The proposal must address the treatment of vested and unvested equity compensation. Vested stock options or restricted stock units (RSUs) typically follow the original grant agreement, but employees can often negotiate an extended exercise window beyond the standard 90 days post-separation. While unvested equity and performance bonuses may be forfeited, a negotiated pro-rata payout based on the completed portion of the performance cycle can often be secured.

Strategic Timing for the Request

The success of an employee-initiated ERP request is heavily influenced by timing relative to the company’s internal cycles. Approaching management during the annual budget planning cycle, typically late in the year, can be advantageous because departments are actively looking for ways to reduce future expenses. Presenting the separation as a defined, one-time cost that eliminates a recurring salary line supports budget approval.

Another opportune moment is immediately following a major restructuring announcement, when the company is already focused on workforce reduction and has established the necessary administrative processes. Conversely, asking during high profitability or when the department is understaffed will likely be detrimental. The proposal should be delivered when the company signals a need to reduce headcount or when the employee’s role is not immediately required for a major project.

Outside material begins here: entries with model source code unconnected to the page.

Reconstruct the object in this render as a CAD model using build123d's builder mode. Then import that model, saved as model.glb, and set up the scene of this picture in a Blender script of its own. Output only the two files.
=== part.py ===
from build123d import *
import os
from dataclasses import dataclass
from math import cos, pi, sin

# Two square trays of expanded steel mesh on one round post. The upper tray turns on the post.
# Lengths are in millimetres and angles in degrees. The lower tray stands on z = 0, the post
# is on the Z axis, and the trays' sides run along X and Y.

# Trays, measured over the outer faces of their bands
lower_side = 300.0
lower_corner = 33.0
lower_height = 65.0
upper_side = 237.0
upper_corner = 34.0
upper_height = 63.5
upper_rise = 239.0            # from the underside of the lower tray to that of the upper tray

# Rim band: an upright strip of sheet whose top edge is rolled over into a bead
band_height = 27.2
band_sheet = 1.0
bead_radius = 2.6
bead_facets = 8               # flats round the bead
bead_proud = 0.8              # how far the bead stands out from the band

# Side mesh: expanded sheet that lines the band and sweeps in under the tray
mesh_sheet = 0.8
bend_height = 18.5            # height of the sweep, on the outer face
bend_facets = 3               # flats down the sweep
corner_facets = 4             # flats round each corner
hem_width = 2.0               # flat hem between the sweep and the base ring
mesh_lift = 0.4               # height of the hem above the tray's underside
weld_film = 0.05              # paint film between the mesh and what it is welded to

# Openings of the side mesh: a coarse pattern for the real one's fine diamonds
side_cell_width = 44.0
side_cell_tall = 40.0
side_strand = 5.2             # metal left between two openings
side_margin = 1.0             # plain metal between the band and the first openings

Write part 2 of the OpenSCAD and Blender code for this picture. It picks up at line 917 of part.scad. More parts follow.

Preparing and Delivering the Formal Proposal

The initial approach requires a defined communication strategy to ensure the request is viewed as a professional business transaction. The first contact should typically be with the direct manager, as they understand the department’s needs and potential for staff reduction. Approaching Human Resources first risks the request being categorized as a formal resignation rather than a negotiated separation.

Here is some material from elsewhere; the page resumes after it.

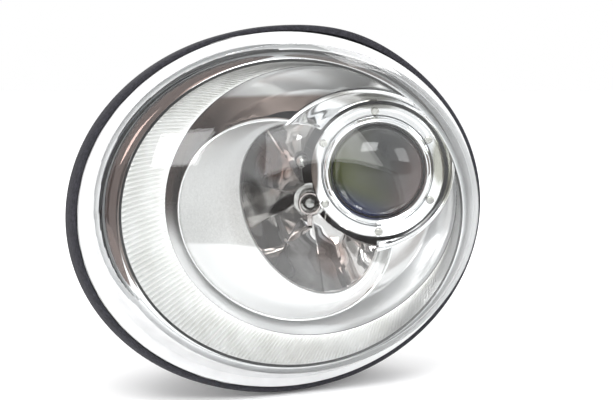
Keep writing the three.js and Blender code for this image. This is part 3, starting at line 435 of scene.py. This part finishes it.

The conversation should highlight the mutual benefit of the separation, positioning the exit as a positive opportunity for the company. Frame the request as a way to facilitate succession planning for junior employees or as a defined cost saving that reduces the department’s operating budget. The tone must remain professional and focus purely on the business case for the separation.

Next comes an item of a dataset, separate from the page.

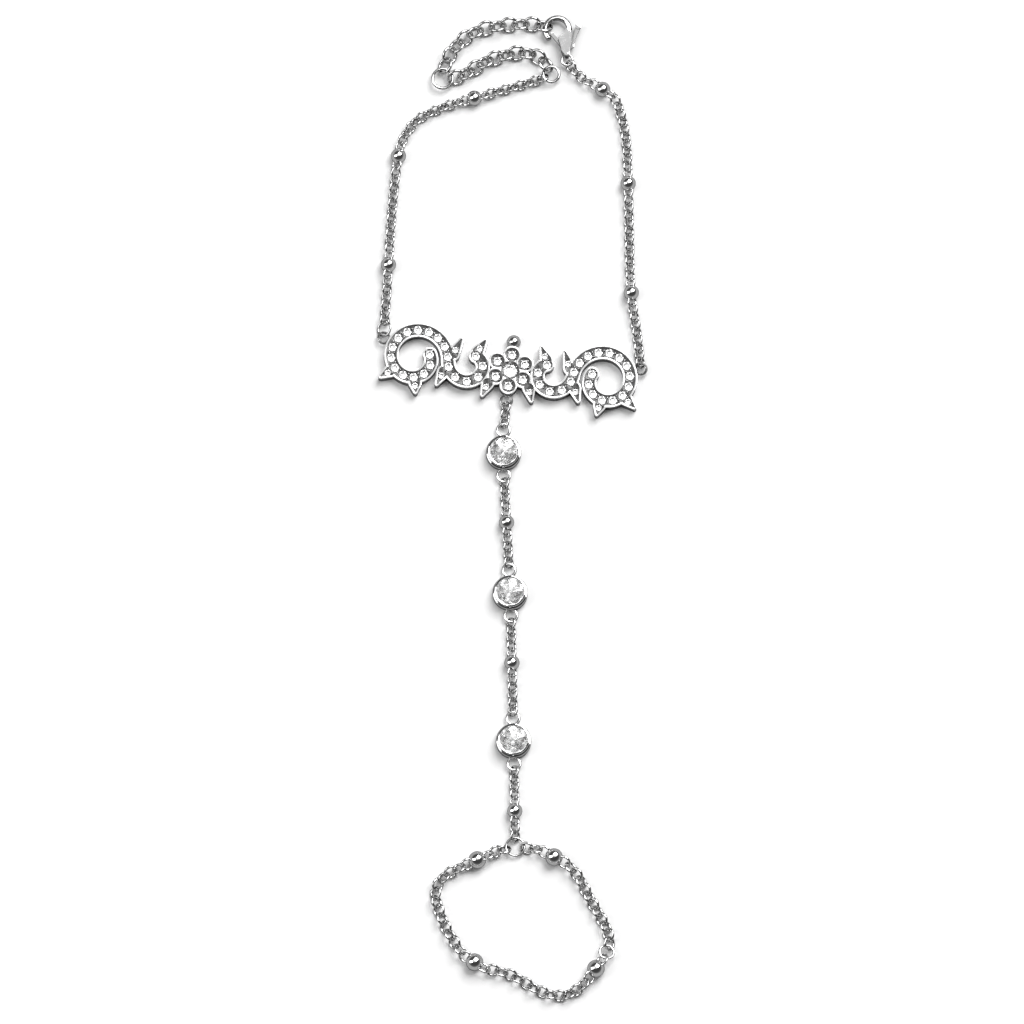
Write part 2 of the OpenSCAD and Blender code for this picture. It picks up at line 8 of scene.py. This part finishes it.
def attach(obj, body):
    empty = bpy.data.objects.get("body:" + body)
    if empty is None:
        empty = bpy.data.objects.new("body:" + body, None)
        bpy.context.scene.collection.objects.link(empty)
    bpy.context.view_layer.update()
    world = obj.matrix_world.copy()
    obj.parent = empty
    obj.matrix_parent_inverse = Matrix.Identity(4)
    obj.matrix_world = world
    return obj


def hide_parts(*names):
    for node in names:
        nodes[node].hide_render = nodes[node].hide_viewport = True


MM = 0.001
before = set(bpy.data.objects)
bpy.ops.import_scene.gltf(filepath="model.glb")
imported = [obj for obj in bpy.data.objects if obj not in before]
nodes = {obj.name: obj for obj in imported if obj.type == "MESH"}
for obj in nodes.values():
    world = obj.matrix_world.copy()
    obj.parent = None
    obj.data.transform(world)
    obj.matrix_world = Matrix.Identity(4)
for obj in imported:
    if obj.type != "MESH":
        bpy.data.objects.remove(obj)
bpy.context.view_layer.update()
bpy.ops.object.select_all(action="DESELECT")


# Chains, jump rings and finger ring: round silver wire, coiled, cut into links and soldered
# shut, then barrelled bright. Haze, soft unevenness and painted shade, a darker colour in the
# recesses and between touching parts, come from one finish, which every metal piece below takes with
# values of its own.
HAZE_SCALE = 900
WAVE_SCALE = 420
WAVE_STRENGTH = 0.6
TINT_DIP = 0.05
HAZE_RANGE = (0.35, 0.7)
TINT_RANGE = (0.3, 0.7)
RECESS_RANGE = (0.25, 0.85)
SHADE_SAMPLES = 4
FINISH_INPUTS = ("Tone", "Least Haze", "Most Haze", "Recess Shade", "Shade Reach")
EDGE_SHEEN = (0.45, 0.45, 0.46, 1)


def noise_of(tree, scale, detail=3.0):
    coords = tree.nodes.new("ShaderNodeTexCoord")
    noise = tree.nodes.new("ShaderNodeTexNoise")
    noise.inputs["Scale"].default_value = scale
    noise.inputs["Detail"].default_value = detail
    tree.links.new(coords.outputs["Object"], noise.inputs["Vector"])
    return noise.outputs["Fac"]


def math_of(tree, operation, first, second):
    step = tree.nodes.new("ShaderNodeMath")
    step.operation = operation
    for socket, value in zip(step.inputs, (first, second)):
        if isinstance(value, (int, float)):
            socket.default_value = value
        else:
            tree.links.new(value, socket)
    return step.outputs["Value"]


# Spreads a value's range over a new one, whose ends are numbers or sockets
def spread_of(tree, source, span, to_low, to_high):
    spread = tree.nodes.new("ShaderNodeMapRange")
    tree.links.new(source, spread.inputs["Value"])
    spread.inputs["From Min"].default_value, spread.inputs["From Max"].default_value = span
    for name, value in (("To Min", to_low), ("To Max", to_high)):
        if isinstance(value, (int, float)):
            spread.inputs[name].default_value = value
        else:
            tree.links.new(value, spread.inputs[name])
    return spread.outputs["Result"]


silver_finish = bpy.data.node_groups.new("silver_finish", "ShaderNodeTree")
for name in FINISH_INPUTS:
    silver_finish.interface.new_socket(name, in_out="INPUT", socket_type="NodeSocketFloat")
silver_finish.interface.new_socket("Colour", in_out="OUTPUT", socket_type="NodeSocketColor")
for name in ("Roughness", "Waves"):
    silver_finish.interface.new_socket(name, in_out="OUTPUT", socket_type="NodeSocketFloat")
given = silver_finish.nodes.new("NodeGroupInput").outputs
result = silver_finish.nodes.new("NodeGroupOutput").inputs
haze = noise_of(silver_finish, HAZE_SCALE)
silver_finish.links.new(
    spread_of(silver_finish, haze, HAZE_RANGE, given["Least Haze"], given["Most Haze"]),
    result["Roughness"])
dull_tone = math_of(silver_finish, "SUBTRACT", given["Tone"], TINT_DIP)
tint = spread_of(silver_finish, haze, TINT_RANGE, dull_tone, given["Tone"])
# Painted shade: where ambient occlusion finds recesses and nearby parts, the colour is darkened
# towards the group's darkest-shade input.
recess = silver_finish.nodes.new("ShaderNodeAmbientOcclusion")
recess.samples = SHADE_SAMPLES
silver_finish.links.new(given["Shade Reach"], recess.inputs["Distance"])
recess_shade = spread_of(silver_finish, recess.outputs["AO"], RECESS_RANGE, given["Recess Shade"], 1.0)
silver_finish.links.new(math_of(silver_finish, "MULTIPLY", tint, recess_shade), result["Colour"])
silver_finish.links.new(noise_of(silver_finish, WAVE_SCALE, 1.0), result["Waves"])


def new_material(name):
    mat = bpy.data.materials.new(name)
    mat.use_nodes = True
    return mat, mat.node_tree, mat.node_tree.nodes["Principled BSDF"]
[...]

The calculated ideal package components must be presented as a starting point for discussion, clearly outlining the desired severance multiple, health coverage subsidy, and equity treatment. The proposal should be delivered verbally first, followed quickly by a concise, formal written document that summarizes the request’s terms. This documentation ensures clarity and moves the request into the formal review process within the organization. The formal written request should be brief, avoiding unnecessary details about personal retirement plans, and clearly state the desired final exit date. Emphasize a willingness to assist with an orderly transition of duties over the following weeks or months. Maintaining a collaborative approach sets a positive tone for the subsequent negotiation.

Negotiating and Reviewing the Offer

Once the company responds, the negotiation phase begins. Identify and leverage unique strengths to maximize the package value. An employee’s high performance history, specialized institutional knowledge, or presence in a short-staffed department provides leverage for securing better terms. The company may offer more favorable terms to ensure a smooth, cooperative exit.

Common negotiation points revolve around increasing the severance multiple, perhaps seeking 1.5 or 2 weeks per year of service instead of one week. Extending the duration of subsidized health benefits, from 6 months to 12 or 18 months, is another frequent area for maximizing value. Modifying the scope or duration of non-compete clauses is also a routine negotiation point, especially if the employee plans to transition to a related industry.

The company’s initial offer should be reviewed carefully against the ideal package calculated during preparation. Upon receiving a formal written offer, have the document reviewed by an independent financial advisor to assess the total monetary value. A legal professional should also examine the terms, particularly the liability release clauses and any restrictive covenants, before finalizing the agreement.

Finalizing the Agreement and Transition

The negotiation concludes with a final legal document, typically a Release of Claims or Waiver, outlining the agreed-upon separation terms. This document requires the employee to waive the right to sue the company for most claims in exchange for the package benefits. Federal law mandates a review period, often 21 or 45 days, during which the employee must consider the terms before signing.

The agreement specifies the logistical steps for the final exit, including the transition plan for current projects and the final day of employment. The employee must return all company property, such as laptops, access cards, and mobile phones, according to outlined procedures. The final signature marks the formal, mutually agreed-upon conclusion of the employment relationship.